With regard to the question of injury to the eyesight from railway travelling, Dr. Lewis may again be supposed to speak authoritatively when he considers "it very injurious to allow the eyes to rest on external objects near at hand, such as telegraph-poles or wires, near trees or hedges, &c. whilst the train is in motion;" but, speaking of the same subject, he "does not find that in the travelling post-office much mischief is occasioned to the sight."[159] When we remember that the Post-Office work is generally performed by means of a strong artificial light, and much tedious deciphering of the addresses of letters necessarily occurs, as we have seen, during travelling, it must be admitted that the eyesight is here put to the strongest possible test.

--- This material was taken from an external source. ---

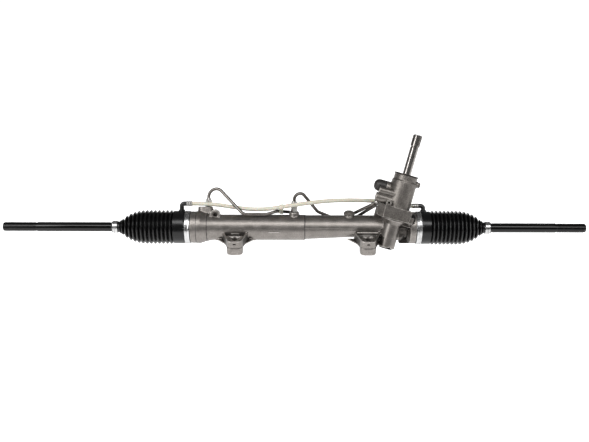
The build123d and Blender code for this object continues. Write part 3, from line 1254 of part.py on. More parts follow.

We have now traced our letter, posted in the metropolis, through the travelling post-office into the establishment of a provincial town. We shall follow it presently, and not leave it till it is properly delivered at the rural village to which we saw it addressed; but we must take the opportunities as they occur to describe with minuteness each particular, whether bearing directly or collaterally on our subject, as well as to add now and then a timely exhortation to the reader. Thus, you are indignant, perhaps, that a certain letter you ought to have had is not to hand at the proper moment, but has suffered some delay in transit. However, just think how many letters you do get, which come to your desk as true as the needle to the pole. Just listen to the old gentleman yonder as he tells how long the same business letter from a certain old-established house used to be in arriving, and what was paid for it when it did arrive. Above all, pray think of the travelling caged officials—those wingless birds of the Post-Office—and of what they go through o' nights in order that you may have your letter or your newspaper—posted yesterday in some quiet corner of the country 500 or 600 miles away—with your buttered toast to breakfast in town!
A PROVINCIAL POST-OFFICE.
Thirty years ago the arrangements in the north country town of the district to which our imaginary letter was addressed, and which we are engaged to visit, were of the most primitive kind. It has always been an important town. Even anterior to the first establishment of the British Post-Office, it was the first town in the county in which it stands. Subsequently, it was on the direct line of one of the principal mail-routes in the kingdom, and now, in these days of railroads, it is a kind of junction for the district. Postally speaking, it was, and is, a place of importance, including within its boundaries nearly a hundred villages, all deriving their letter-sustenance from it. At the period of time in question the post-office was situated in the most central part of the town, the outside of the building partaking of the ugly and old-fashioned style of the shops of that day. It was then considered quite sufficient for the business of the place that there should be a small room of about twelve feet square devoted to postal purposes; that there should be a long counter, upon which the letters might be stamped and charged, and a small set of letter-boxes for the sorting processes. Added, however, to the proper business of the neighbourhood, there used to be a kind of work done here which was confined to a few towns only on the line of mails, selected for this supplementary business on account of their central positions. The mail-coaches, as they passed and repassed northwards and southwards, stopped here for half an hour until certain necessary sorting operations could be performed with a portion of the letters. In this way our particular town held the style and designation, and with it the prestige, of a "Forwarding Office."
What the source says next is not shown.